Working with a Condo Manager

Condominium Management Services

Condominium management services are those in which and individual or brokerage is exercising the power, or performing the duties of, a condominium corporation on behalf of that corporation. These duties commonly include:

  • collecting, holding or disbursing funds levied by the condo corporation or due to the corporation under the Condominium Property Act (e.g., condo fees)
  • enforcing the bylaws or rules of the condo corporation
  • negotiating and entering into contracts on behalf of the condo corporation
  • supervising employees or contractors hired by the condo corporation

For more information on condominium management services and duties of a condo corporation, see the Condominium Property Act.

Condo boards can choose to self-manage the condominium, or they can hire a licensed condominium manager to manage the property on their behalf.

Whether you’re on a condo board and looking to hire a new condo manager or are a new condo owner trying to make sense of all the players, it’s important to understand the relationship between your condo board and condo manager.

If you’re on a condo board that’s looking for a condo manager to work with, it can be overwhelming even to know where to start your research. It’s important to find a condo manager suits the unique needs of your condo. But how?

Word of mouth referrals

Talk to friends and family members who live in condos. Who manages their condo? What has their experience been like with their condo manager?

Search online

Almost all condo managers have an online presence. You can usually find the websites of condo managers by completing a simple web search. It may also bring up reviews posted by other condo boards and unit owners. Spending a bit of time online can help you narrow down the options to ones that will work best for your condo.

Find out if they’re licensed

Under the Real Estate Act,  both condominium management companies (brokerages) and individuals paid to perform condominium manager duties, must hold a licence with RECA to practice condominium management services.

The requirement for condo managers to hold a licence in Alberta came into effect on December 1, 2021.

Licensed individuals and brokerages meet the education and experience requirements to provide condo management services in accordance with current legislation, put in place to protect the public from unethical or fraudulent practices.

You can check to see if your condo manager is licensed using the Find a Licensee tool.

Search for any disciplinary decisions

RECA posts disciplinary decisions on its website. You can search for specific condo managers and brokerages on the Disciplinary Decisions and Appeals page.
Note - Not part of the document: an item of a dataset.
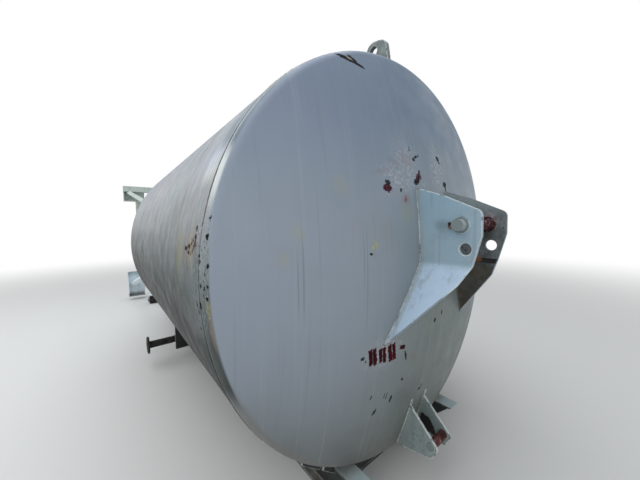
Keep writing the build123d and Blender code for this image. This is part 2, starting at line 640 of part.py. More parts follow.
# Posts that stand on the rails and carry the lower beam
with BuildPart() as rail_post_left:
    with BuildSketch(level(RAIL_H)):
        with Locations((-RAIL_MIDDLE, BEAM_Y)):
            Rectangle(POST_W, POST_W)
            Rectangle(POST_W - 2 * POST_T, POST_W - 2 * POST_T, mode=Mode.SUBTRACT)
    extrude(amount=AXIS_Z - LEG_MIDDLE - BEAM_W / 2 - RAIL_H)
save(rail_post_left, "rail_post_left")
mirrored(rail_post_left, "rail_post_right")

# Rear rollers outside the rails: a bracket with two cheeks and an axle, and a roller that turns on it
cheek_inner_x = RAIL_OUTER / 2 + CHEEK_RAIL_GAP
roller_inner_x = cheek_inner_x + CHEEK_T + CHEEK_SIDE_GAP
roller_outer_x = roller_inner_x + ROLLER_LEN
cheek_outer_x = roller_outer_x + CHEEK_SIDE_GAP
bracket_top_z = 2 * ROLLER_R + BRACKET_TOP_GAP
with BuildPart() as roller_bracket_left:
    for cheek_x in (-cheek_inner_x, -cheek_outer_x):
        with BuildSketch(along(cheek_x)):
            with BuildLine():
                Polyline(
                    (ROLLER_Y - ROLLER_R, bracket_top_z - AXIS_Z),
                    (ROLLER_Y + ROLLER_R, bracket_top_z - AXIS_Z),
                    (ROLLER_Y + AXLE_R + CHEEK_AXLE_LAP, CHEEK_GROUND - AXIS_Z),
                    (ROLLER_Y - AXLE_R - CHEEK_AXLE_LAP, CHEEK_GROUND - AXIS_Z),
                    close=True,
                )
            make_face()
        extrude(amount=-CHEEK_T)
    with BuildSketch(level(bracket_top_z)):
        with Locations((-(cheek_outer_x + CHEEK_T + RAIL_MIDDLE + RAIL_WEB_T / 2 + SEAT) / 2, ROLLER_Y)):
            Rectangle(cheek_outer_x + CHEEK_T - RAIL_MIDDLE - RAIL_WEB_T / 2 - SEAT, 2 * ROLLER_R)
    extrude(amount=CHEEK_T)
    with BuildSketch(along(-cheek_inner_x)):
        with Locations((ROLLER_Y, ROLLER_R - AXIS_Z)):
            Circle(AXLE_R)
    extrude(amount=-(cheek_outer_x + CHEEK_T + AXLE_STUB - cheek_inner_x))
save(roller_bracket_left, "roller_bracket_left")
mirrored(roller_bracket_left, "roller_bracket_right")

with BuildPart() as roller_left:
    with BuildSketch(along(-roller_outer_x)):
        with Locations((ROLLER_Y, ROLLER_R - AXIS_Z)):
            Circle(ROLLER_R)
            Circle(AXLE_R + ROLLER_RUN, mode=Mode.SUBTRACT)
    extrude(amount=ROLLER_LEN)
save(roller_left, "roller_left")
mirrored(roller_left, "roller_right")

# Filling pipe: a flanged stub behind the middle saddle, bent up into the shell
pipe_y = SADDLE_MIDDLE_Y + SADDLE_T + PIPE_SADDLE_GAP + PIPE_R
with BuildPart() as fill_pipe:
    pipe_plane = across(pipe_y)
    with BuildLine(pipe_plane) as route:
        FilletPolyline(
            (PIPE_FACE_X, PIPE_Z),
            (PIPE_DROP_X, PIPE_Z),
            (PIPE_DROP_X, PIPE_Z + PIPE_RISE),
            radius=PIPE_BEND_R,
        )
    with BuildSketch(along(PIPE_FACE_X)):
        with Locations((pipe_y, PIPE_Z)):
            Circle(PIPE_R)
            Circle(PIPE_R - PIPE_T, mode=Mode.SUBTRACT)
    sweep(path=route.line)
    with BuildSketch(along(PIPE_FACE_X)):
        with Locations((pipe_y, PIPE_Z)):
            Circle(PIPE_FLANGE_R)
            Circle(PIPE_R - PIPE_T, mode=Mode.SUBTRACT)
            with PolarLocations(PIPE_PCD / 2, PIPE_BOLTS, start_angle=180 / PIPE_BOLTS):
                Circle(PIPE_BOLT_R, mode=Mode.SUBTRACT)
    extrude(amount=PIPE_FLANGE_T)
    add(vessel_outside, mode=Mode.SUBTRACT)
save(fill_pipe, "fill_pipe")
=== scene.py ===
import json
import math

import bmesh
import bpy
from mathutils import Matrix, Vector, noise


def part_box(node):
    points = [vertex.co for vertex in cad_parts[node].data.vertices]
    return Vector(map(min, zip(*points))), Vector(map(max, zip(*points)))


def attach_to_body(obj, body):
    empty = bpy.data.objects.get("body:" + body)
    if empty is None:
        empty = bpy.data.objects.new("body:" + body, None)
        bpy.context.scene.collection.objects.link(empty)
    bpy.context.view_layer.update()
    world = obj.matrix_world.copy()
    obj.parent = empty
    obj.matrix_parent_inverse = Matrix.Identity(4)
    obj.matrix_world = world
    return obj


# Looks of the mobile lime silo, in metres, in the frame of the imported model.
# Places on the silo are given as metres across, metres over its axis and metres behind FRONT_Y.

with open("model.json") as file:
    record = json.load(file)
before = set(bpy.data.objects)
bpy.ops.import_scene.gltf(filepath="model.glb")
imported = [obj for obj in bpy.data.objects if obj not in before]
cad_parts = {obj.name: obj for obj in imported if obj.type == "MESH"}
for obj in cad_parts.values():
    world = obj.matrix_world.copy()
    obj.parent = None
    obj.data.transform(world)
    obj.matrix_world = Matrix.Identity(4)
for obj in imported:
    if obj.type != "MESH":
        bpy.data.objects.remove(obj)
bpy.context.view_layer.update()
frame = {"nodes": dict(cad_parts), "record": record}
nodes = frame["nodes"]

# The silo's own lines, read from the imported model
head_low, head_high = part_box("dished_head")
SHELL_R = head_high.x
AXIS_Z = (head_low.z + head_high.z) / 2
SEAM_Y = head_high.y
FRONT_Y = SEAM_Y - 0.060            # line just in front of the girth seam
HEAD_SKIRT = 0.049                  # straight edge of the head before the seam
SHELL_END_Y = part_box("shell_plate_1")[1].y
CONE_TOP_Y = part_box("cone_plate_1")[0].y
CONE_END_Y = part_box("cone_plate_1")[1].y
OUTLET_R = 0.162                    # outside of the outlet spigot
HEAD_RISE = SEAM_Y - HEAD_SKIRT - head_low.y
CROWN_R = (SHELL_R ** 2 + HEAD_RISE ** 2) / (2 * HEAD_RISE)
CROWN_Y = head_low.y + CROWN_R
RAIL_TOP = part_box("rail_left")[1].z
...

Please note: condo managers have only required a licence through RECA since December 1, 2021. RECA will not have been involved in any decisions related to condominium management before this date. However, a lot of condo managers also offer property management services, which is a profession that has been licensed with RECA for some time.

Conduct interviews

After you’ve narrowed your options for potential condominium managers, setting up interviews can help you land on the right manager for your condo. Use the interviews to find out about the condo managers’ experience, background, and areas of specialization. You should also use the interview to determine whether you and your fellow board members can work well with the condo manager.

Ask them:

  • how long has the brokerage been in operation?
  • how long as the condo manager been in the business?
  • how many condos do they manage?
  • what services will (and won’t) they provide?
  • what geographic areas do they work in? How well do they know your community? Do they understand weather patterns? Do they have service provider contacts?
  • do they specialize in certain property types?
  • what are the top three things that separate you from your competition?
  • are you working as part of a team, or will I always deal directly with you?
  • how much do you charge for your services? How do you determine how much you charge?
  • how do you handle conflicts of interest?
  • how will you keep the condo board informed? How will you keep the unit owners informed?

You will also want to share information about your condominium with the condominium manager so they can accurately answer your questions. Be prepared to share details on:

  • property details—its size, location, property type, common areas, etc.
  • services required—what duties would the condo manager be responsible for performing?
  • budget—what budget has the condo board set for the duties they would like the condo manager to perform?
  • relationships—what can the condo manager expect from the working relationship? What should they know about the condo board? How will the board communicate with the condo manager?